La protección de los bienes culturales en un escenario de conflicto bélico supone un reto para el Derecho Internacional.

Zein al-Rifai/AFP/Getty Images Un rebelde camina por el mercado de la Ciudad Vieja de Alepo, devastado en los combates.

George Clooney evoca en la película Monuments Men la historia real de unos hombres que participaron en la Segunda Guerra Mundial para rescatar las obras de arte robadas por los nazis. "¿Y si nos dijeran – se pregunta Robert Edsel, autor del libro en el que se basa la película – que en primera línea de batalla hubo un grupo de hombres que salvaron literalmente el mundo tal como lo conocemos; una brigada que ni empuñaba ametralladoras ni pilotaba tanques?"

Tras la destrucción masiva de patrimonio cultural durante la contienda, reflejada en la película de Clooney, en 1954 se firmó en La Haya el Convenio para la protección de bienes culturales en caso de conflicto armado. Este Tratado, y otros posteriores, han sido acusados de ineficaces por no haber evitado episodios dramáticos como la demolición por los talibanes de los Budas de Bamiyan. Se olvidan, en cambio, de sus éxitos, como el acceso para los musulmanes a la Explanada de las Mezquitas de Jerusalén.

Tal vez sea un instrumento frágil y voluntarista pero hace una aportación realmente novedosa que conviene destacar: la utilización de conceptos del Derecho Diplomático -tildados a veces de elitistas, como por ejemplo la inviolabilidad de las Embajadas- para proteger monumentos. Incluso es posible atribuir a unidades enemigas la protección de los bienes culturales, en una nueva trasposición feliz del concepto de protección diplomática que los Estados garantizan a las Embajadas extranjeras en su territorio. ¿Imaginamos una unidad militar iraquí autorizada por EE UU durante la Segunda Guerra del Golfo a proteger del saqueo el Museo Arqueológico de Bagdad?

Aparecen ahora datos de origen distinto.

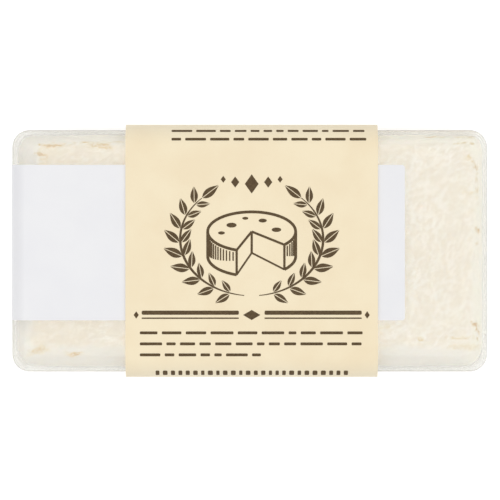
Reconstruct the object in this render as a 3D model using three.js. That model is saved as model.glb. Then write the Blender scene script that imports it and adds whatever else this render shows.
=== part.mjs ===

En Derecho es frecuente que el progreso llegue por la transformación de instituciones antiguas, tal como hace el Convenio de La Haya con la protección diplomática. Desde 1954, este "tuneo" de figuras jurídicas arcaicas (apuntada ya por los primeros textos de Derecho bélico de 1907) se ha extendido – tímidamente todavía, las nuevas ideas son frágiles – a otros ámbitos como el de las catástrofes naturales. En 2005 se firmó el Convenio de Tampere sobre recursos de telecomunicaciones en casos de catástrofe que, en situaciones de emergencia, simplifica los trámites para el traslado rápido de equipos de comunicación, otra trasposición acertada de los conceptos de franquicia y visado diplomático. También concede inmunidad equivalente a la diplomática al personal técnico para facilitar su labor humanitaria. Si el Convenio de La Haya de 1954 salva obras de arte, el de Tampere salva vidas.

El Comité Internacional de la Cruz Roja intenta ir más allá e impulsa fórmulas jurídicas que, en situaciones de crisis, permitan asegurar una más eficaz protección no sólo de los monumentos, también de los equipos de ayuda humanitaria. Es lo que se conoce por sus siglas en inglés como IDRL (International Disaster and Relieve Law). Cuando la destrucción y la barbarie degeneran en un "escenario Mad Max" – algo desgraciadamente frecuente en las catástrofes humanitarias – es esencial que en ese "waste land" jurídico prevalezcan algunas normas que habiliten un mínimo espacio de diálogo. Sea para intercambiar prisioneros, para proteger obras de arte o para asegurar que las ONG puedan trabajar.

Seguramente no es casualidad que en la actualidad muchos Estados, en caso de catástrofe, opten por prestar la ayuda humanitaria por medio de sus fuerzas armadas. Éstas sí cuentan con un paraguas legal (un tipo de acuerdos llamados Standard of Forces Agreement o SOFA) que garantiza una adecuada protección jurídica a las tropas. Este es uno de los nuevos retos del Derecho Internacional Humanitario: encontrar maneras de proteger mejor a esos voluntarios que tras un terremoto o en una guerra, combaten en primera línea como los heroicos Monuments Men que, como ellos, ni empuñan ametralladoras ni pilotan tanques.